**TASK GOAL:** Where does the string "Blender" appear? Copy every line of the entries below that holds it.

#### EXTRACTED ENTRIES

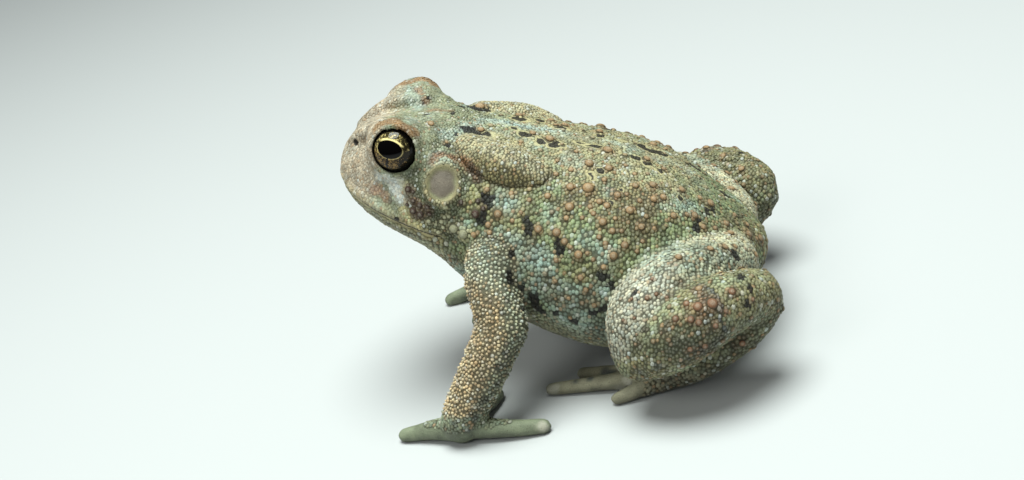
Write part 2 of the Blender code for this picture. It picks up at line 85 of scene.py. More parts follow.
def node_middle(name):
    low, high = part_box(name)
    return np.array((low + high) / 2)


between_eyes = (node_middle("eye_left") + node_middle("eye_right")) / 2
snout_tip = between_eyes - MM * (EYE_PLACE[0] * TAILWARD + EYE_PLACE[2] * UPWARD)


def to_body(points):
    return (np.asarray(points) - snout_tip) @ BODY_AXES.T / MM


print("snout tip in mm:", np.round(snout_tip / MM, 2))

# %% [markdown]
# The photograph looks down on the left side from a little behind the snout's line, and the camera was
# held at a slant. The camera is aimed at a point beside the toad and then slid so that this point falls on
# the pixel where the photograph has it. That keeps the framing without any shift of the lens.

# %% Camera at the photograph's angle
IMAGE_WIDTH, IMAGE_HEIGHT = 1024, 480
CAMERA_AZIMUTH = math.radians(14.5)
CAMERA_ELEVATION = math.radians(24.5)
CAMERA_ROLL = math.radians(16.0)
FIELD_OF_VIEW = math.radians(36.0)
CAMERA_DISTANCE = 270.0 * MM
AIM_FROM_SNOUT = np.array((28.3, -26.0, -45.9)) * MM
AIM_PIXEL = (545.0, 425.0)

focal_pixels = IMAGE_WIDTH / 2 / math.tan(FIELD_OF_VIEW / 2)
level_right = np.array((math.cos(CAMERA_AZIMUTH), math.sin(CAMERA_AZIMUTH), 0.0))
backward = np.array((
    math.sin(CAMERA_AZIMUTH) * math.cos(CAMERA_ELEVATION),
    -math.cos(CAMERA_AZIMUTH) * math.cos(CAMERA_ELEVATION),
    math.sin(CAMERA_ELEVATION),
))
level_up = np.cross(backward, level_right)
camera_right = level_right * math.cos(CAMERA_ROLL) - level_up * math.sin(CAMERA_ROLL)
camera_up = level_right * math.sin(CAMERA_ROLL) + level_up * math.cos(CAMERA_ROLL)
offset_right = (AIM_PIXEL[0] - IMAGE_WIDTH / 2) / focal_pixels
offset_down = (AIM_PIXEL[1] - IMAGE_HEIGHT / 2) / focal_pixels
camera_place = snout_tip + AIM_FROM_SNOUT + CAMERA_DISTANCE * (
    backward - offset_right * camera_right + offset_down * camera_up
)

camera_data = bpy.data.cameras.new("camera")
camera_data.sensor_width = 36.0
camera_data.lens = 18.0 / math.tan(FIELD_OF_VIEW / 2)
camera_data.clip_start = 0.01
camera = bpy.data.objects.new("camera", camera_data)
bpy.context.scene.collection.objects.link(camera)
camera.matrix_world = Matrix([
    [camera_right[i], camera_up[i], backward[i], camera_place[i]] for i in range(3)
] + [[0, 0, 0, 1]])
bpy.context.scene.camera = camera
print("camera at mm:", np.round(camera_place / MM, 1), "lens:", round(camera_data.lens, 1))

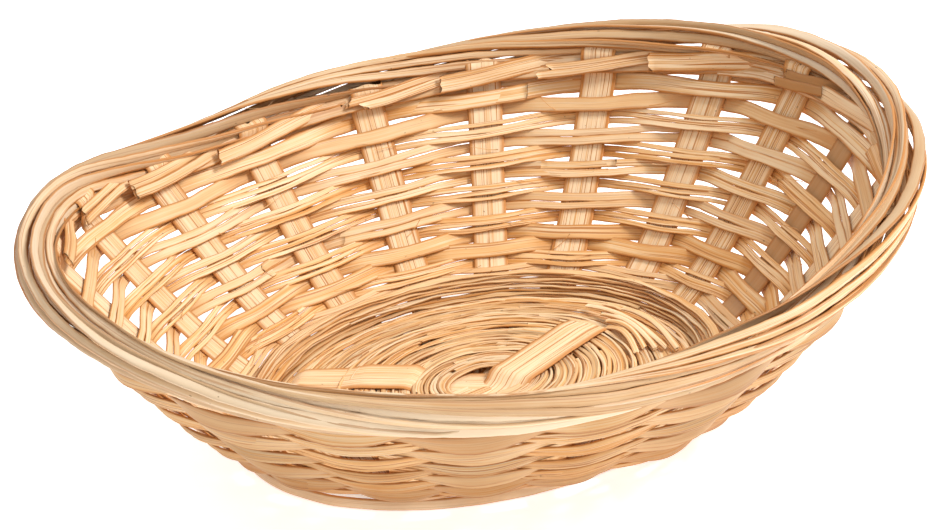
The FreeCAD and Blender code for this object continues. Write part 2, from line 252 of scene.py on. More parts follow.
class Piece:
    """Collects the ribbons of one physical piece and turns them into one mesh object."""

    def __init__(self, name):
        self.name = name
        self.points = []
        self.faces = []
        self.uvs = []
        self.tones = []
        self.edges = []
        self.count = 0

    def ribbon(self, middle, across, normal, width, thickness, tone, rng, outer=0.0,
               cup=0.0, ragged=0.0, cut=(0.0, 0.0), section=SECTION, relief=0.12, fray=0.12,
               painted_outer_shade=NO_TONE, edge=1.0):
        """Adds one strip.

        tone is (brightness, warmth, rind), and a tone of painted shade is added to it on the outer face.
        Lengths are in millimetres: cut skews the two ends, ragged roughens them, fray is the unevenness of
        the edges and cup hollows the strip.  edge says how strongly the painted shade along the edges shows.
        outer is 1 where the strip passes outside the stakes and -1 where it passes inside them: the
        face that lies deeper than its neighbours there gets painted shade, darker and warmer.
        """
        middle = np.asarray(middle, float)
        rows = len(middle)
        tangent = unit(np.gradient(middle, axis=0))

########

**SOLUTION TO THIS TASK:**
Write part 2 of the Blender code for this picture. It picks up at line 85 of scene.py. More parts follow.
The FreeCAD and Blender code for this object continues. Write part 2, from line 252 of scene.py on. More parts follow.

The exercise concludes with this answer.